- [WHAT THIS TASK INVOLVES]:
Please quote every line word for word.

- [SUPPLIED DATA]:

>> start

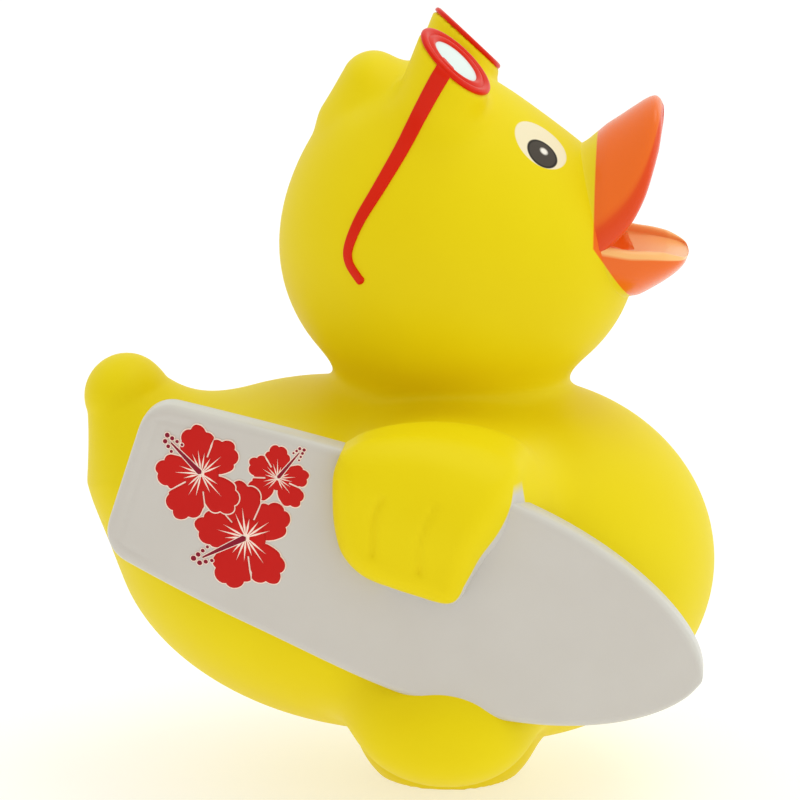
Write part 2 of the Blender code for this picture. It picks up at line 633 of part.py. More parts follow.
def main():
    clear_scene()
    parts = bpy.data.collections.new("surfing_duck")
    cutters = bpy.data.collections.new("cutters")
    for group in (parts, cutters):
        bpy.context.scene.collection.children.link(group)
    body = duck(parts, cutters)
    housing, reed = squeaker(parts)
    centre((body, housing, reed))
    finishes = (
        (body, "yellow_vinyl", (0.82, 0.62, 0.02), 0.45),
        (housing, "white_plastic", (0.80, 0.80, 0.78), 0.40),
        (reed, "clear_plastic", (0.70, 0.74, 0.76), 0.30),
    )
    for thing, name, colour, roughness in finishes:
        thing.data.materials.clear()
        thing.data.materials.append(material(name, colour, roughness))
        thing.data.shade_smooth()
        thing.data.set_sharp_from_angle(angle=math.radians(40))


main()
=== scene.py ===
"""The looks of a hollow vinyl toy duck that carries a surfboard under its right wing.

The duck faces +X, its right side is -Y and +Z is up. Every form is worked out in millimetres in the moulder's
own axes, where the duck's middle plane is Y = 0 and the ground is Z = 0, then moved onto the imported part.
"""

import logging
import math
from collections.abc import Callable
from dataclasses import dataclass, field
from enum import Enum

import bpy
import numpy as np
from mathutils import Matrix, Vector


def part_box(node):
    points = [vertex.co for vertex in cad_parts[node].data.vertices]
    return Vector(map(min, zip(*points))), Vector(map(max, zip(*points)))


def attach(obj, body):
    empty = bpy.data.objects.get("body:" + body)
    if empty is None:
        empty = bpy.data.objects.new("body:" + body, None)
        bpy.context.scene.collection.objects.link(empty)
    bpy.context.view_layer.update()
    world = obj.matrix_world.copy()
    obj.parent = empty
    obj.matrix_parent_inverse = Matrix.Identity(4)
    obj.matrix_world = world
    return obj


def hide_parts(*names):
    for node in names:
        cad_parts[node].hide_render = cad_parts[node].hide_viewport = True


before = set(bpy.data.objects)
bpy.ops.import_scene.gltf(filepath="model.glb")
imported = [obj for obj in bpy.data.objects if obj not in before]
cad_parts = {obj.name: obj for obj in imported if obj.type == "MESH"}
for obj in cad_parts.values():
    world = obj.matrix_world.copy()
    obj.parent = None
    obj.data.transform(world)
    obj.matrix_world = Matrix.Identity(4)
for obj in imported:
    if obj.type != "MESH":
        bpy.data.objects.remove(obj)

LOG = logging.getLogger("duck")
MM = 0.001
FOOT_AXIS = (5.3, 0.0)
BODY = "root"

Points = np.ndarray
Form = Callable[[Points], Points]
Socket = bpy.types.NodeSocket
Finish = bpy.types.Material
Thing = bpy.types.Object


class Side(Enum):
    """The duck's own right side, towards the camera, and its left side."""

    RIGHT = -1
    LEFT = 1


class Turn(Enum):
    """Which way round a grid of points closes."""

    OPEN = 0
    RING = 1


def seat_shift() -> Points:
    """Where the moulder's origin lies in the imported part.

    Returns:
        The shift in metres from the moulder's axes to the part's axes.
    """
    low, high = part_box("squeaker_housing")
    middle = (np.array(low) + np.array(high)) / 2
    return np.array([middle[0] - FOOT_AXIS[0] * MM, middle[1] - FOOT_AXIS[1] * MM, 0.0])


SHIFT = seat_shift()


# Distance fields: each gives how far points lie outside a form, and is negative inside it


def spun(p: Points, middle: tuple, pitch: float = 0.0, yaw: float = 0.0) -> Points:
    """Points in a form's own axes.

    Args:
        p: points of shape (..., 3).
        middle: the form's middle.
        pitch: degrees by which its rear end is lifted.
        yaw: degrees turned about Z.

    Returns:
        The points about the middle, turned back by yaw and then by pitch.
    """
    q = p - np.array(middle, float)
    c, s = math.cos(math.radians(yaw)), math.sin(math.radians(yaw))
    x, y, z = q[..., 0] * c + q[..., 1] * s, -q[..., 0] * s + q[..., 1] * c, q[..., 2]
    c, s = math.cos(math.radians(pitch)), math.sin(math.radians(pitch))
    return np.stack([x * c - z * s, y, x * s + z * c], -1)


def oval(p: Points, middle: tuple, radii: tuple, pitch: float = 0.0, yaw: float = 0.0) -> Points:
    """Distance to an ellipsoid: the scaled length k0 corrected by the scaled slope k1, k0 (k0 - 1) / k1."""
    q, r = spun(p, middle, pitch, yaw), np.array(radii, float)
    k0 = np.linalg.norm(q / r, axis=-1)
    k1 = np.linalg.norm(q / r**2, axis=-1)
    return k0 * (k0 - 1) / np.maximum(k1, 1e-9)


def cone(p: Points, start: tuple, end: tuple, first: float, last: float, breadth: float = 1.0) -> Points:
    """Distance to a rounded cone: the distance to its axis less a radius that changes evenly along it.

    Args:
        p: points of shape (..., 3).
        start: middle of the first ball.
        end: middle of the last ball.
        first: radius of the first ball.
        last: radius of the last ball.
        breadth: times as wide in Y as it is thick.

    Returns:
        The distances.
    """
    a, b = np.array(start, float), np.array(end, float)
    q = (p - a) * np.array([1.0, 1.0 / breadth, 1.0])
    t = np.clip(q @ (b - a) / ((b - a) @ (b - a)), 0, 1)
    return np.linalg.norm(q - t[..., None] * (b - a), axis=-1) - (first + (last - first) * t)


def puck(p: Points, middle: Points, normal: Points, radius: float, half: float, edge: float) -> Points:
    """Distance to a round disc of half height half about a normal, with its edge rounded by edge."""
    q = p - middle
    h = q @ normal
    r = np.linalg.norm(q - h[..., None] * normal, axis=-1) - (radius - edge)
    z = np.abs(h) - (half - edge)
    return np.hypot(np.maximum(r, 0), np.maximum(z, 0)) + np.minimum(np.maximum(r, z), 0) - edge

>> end

- [REPLY]:
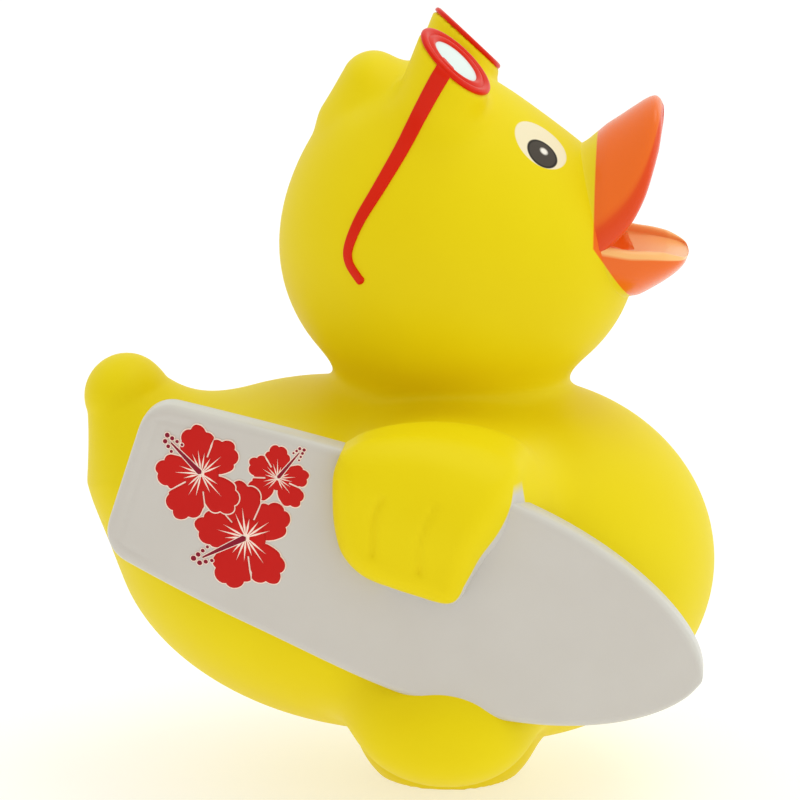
Write part 2 of the Blender code for this picture. It picks up at line 633 of part.py. More parts follow.
def main():
    clear_scene()
    parts = bpy.data.collections.new("surfing_duck")
    cutters = bpy.data.collections.new("cutters")
    for group in (parts, cutters):
        bpy.context.scene.collection.children.link(group)
    body = duck(parts, cutters)
    housing, reed = squeaker(parts)
    centre((body, housing, reed))
    finishes = (
        (body, "yellow_vinyl", (0.82, 0.62, 0.02), 0.45),
        (housing, "white_plastic", (0.80, 0.80, 0.78), 0.40),
        (reed, "clear_plastic", (0.70, 0.74, 0.76), 0.30),
    )
    for thing, name, colour, roughness in finishes:
        thing.data.materials.clear()
        thing.data.materials.append(material(name, colour, roughness))
        thing.data.shade_smooth()
        thing.data.set_sharp_from_angle(angle=math.radians(40))


main()
=== scene.py ===
"""The looks of a hollow vinyl toy duck that carries a surfboard under its right wing.

The duck faces +X, its right side is -Y and +Z is up. Every form is worked out in millimetres in the moulder's
own axes, where the duck's middle plane is Y = 0 and the ground is Z = 0, then moved onto the imported part.
"""

import logging
import math
from collections.abc import Callable
from dataclasses import dataclass, field
from enum import Enum

import bpy
import numpy as np
from mathutils import Matrix, Vector


def part_box(node):
    points = [vertex.co for vertex in cad_parts[node].data.vertices]
    return Vector(map(min, zip(*points))), Vector(map(max, zip(*points)))


def attach(obj, body):
    empty = bpy.data.objects.get("body:" + body)
    if empty is None:
        empty = bpy.data.objects.new("body:" + body, None)
        bpy.context.scene.collection.objects.link(empty)
    bpy.context.view_layer.update()
    world = obj.matrix_world.copy()
    obj.parent = empty
    obj.matrix_parent_inverse = Matrix.Identity(4)
    obj.matrix_world = world
    return obj


def hide_parts(*names):
    for node in names:
        cad_parts[node].hide_render = cad_parts[node].hide_viewport = True


before = set(bpy.data.objects)
bpy.ops.import_scene.gltf(filepath="model.glb")
imported = [obj for obj in bpy.data.objects if obj not in before]
cad_parts = {obj.name: obj for obj in imported if obj.type == "MESH"}
for obj in cad_parts.values():
    world = obj.matrix_world.copy()
    obj.parent = None
    obj.data.transform(world)
    obj.matrix_world = Matrix.Identity(4)
for obj in imported:
    if obj.type != "MESH":
        bpy.data.objects.remove(obj)

LOG = logging.getLogger("duck")
MM = 0.001
FOOT_AXIS = (5.3, 0.0)
BODY = "root"

Points = np.ndarray
Form = Callable[[Points], Points]
Socket = bpy.types.NodeSocket
Finish = bpy.types.Material
Thing = bpy.types.Object


class Side(Enum):
    """The duck's own right side, towards the camera, and its left side."""

    RIGHT = -1
    LEFT = 1


class Turn(Enum):
    """Which way round a grid of points closes."""

    OPEN = 0
    RING = 1


def seat_shift() -> Points:
    """Where the moulder's origin lies in the imported part.

    Returns:
        The shift in metres from the moulder's axes to the part's axes.
    """
    low, high = part_box("squeaker_housing")
    middle = (np.array(low) + np.array(high)) / 2
    return np.array([middle[0] - FOOT_AXIS[0] * MM, middle[1] - FOOT_AXIS[1] * MM, 0.0])


SHIFT = seat_shift()


# Distance fields: each gives how far points lie outside a form, and is negative inside it


def spun(p: Points, middle: tuple, pitch: float = 0.0, yaw: float = 0.0) -> Points:
    """Points in a form's own axes.

    Args:
        p: points of shape (..., 3).
        middle: the form's middle.
        pitch: degrees by which its rear end is lifted.
        yaw: degrees turned about Z.

    Returns:
        The points about the middle, turned back by yaw and then by pitch.
    """
    q = p - np.array(middle, float)
    c, s = math.cos(math.radians(yaw)), math.sin(math.radians(yaw))
    x, y, z = q[..., 0] * c + q[..., 1] * s, -q[..., 0] * s + q[..., 1] * c, q[..., 2]
    c, s = math.cos(math.radians(pitch)), math.sin(math.radians(pitch))
    return np.stack([x * c - z * s, y, x * s + z * c], -1)


def oval(p: Points, middle: tuple, radii: tuple, pitch: float = 0.0, yaw: float = 0.0) -> Points:
    """Distance to an ellipsoid: the scaled length k0 corrected by the scaled slope k1, k0 (k0 - 1) / k1."""
    q, r = spun(p, middle, pitch, yaw), np.array(radii, float)
    k0 = np.linalg.norm(q / r, axis=-1)
    k1 = np.linalg.norm(q / r**2, axis=-1)
    return k0 * (k0 - 1) / np.maximum(k1, 1e-9)


def cone(p: Points, start: tuple, end: tuple, first: float, last: float, breadth: float = 1.0) -> Points:
    """Distance to a rounded cone: the distance to its axis less a radius that changes evenly along it.

    Args:
        p: points of shape (..., 3).
        start: middle of the first ball.
        end: middle of the last ball.
        first: radius of the first ball.
        last: radius of the last ball.
        breadth: times as wide in Y as it is thick.

    Returns:
        The distances.
    """
    a, b = np.array(start, float), np.array(end, float)
    q = (p - a) * np.array([1.0, 1.0 / breadth, 1.0])
    t = np.clip(q @ (b - a) / ((b - a) @ (b - a)), 0, 1)
    return np.linalg.norm(q - t[..., None] * (b - a), axis=-1) - (first + (last - first) * t)


def puck(p: Points, middle: Points, normal: Points, radius: float, half: float, edge: float) -> Points:
    """Distance to a round disc of half height half about a normal, with its edge rounded by edge."""
    q = p - middle
    h = q @ normal
    r = np.linalg.norm(q - h[..., None] * normal, axis=-1) - (radius - edge)
    z = np.abs(h) - (half - edge)
    return np.hypot(np.maximum(r, 0), np.maximum(z, 0)) + np.minimum(np.maximum(r, z), 0) - edge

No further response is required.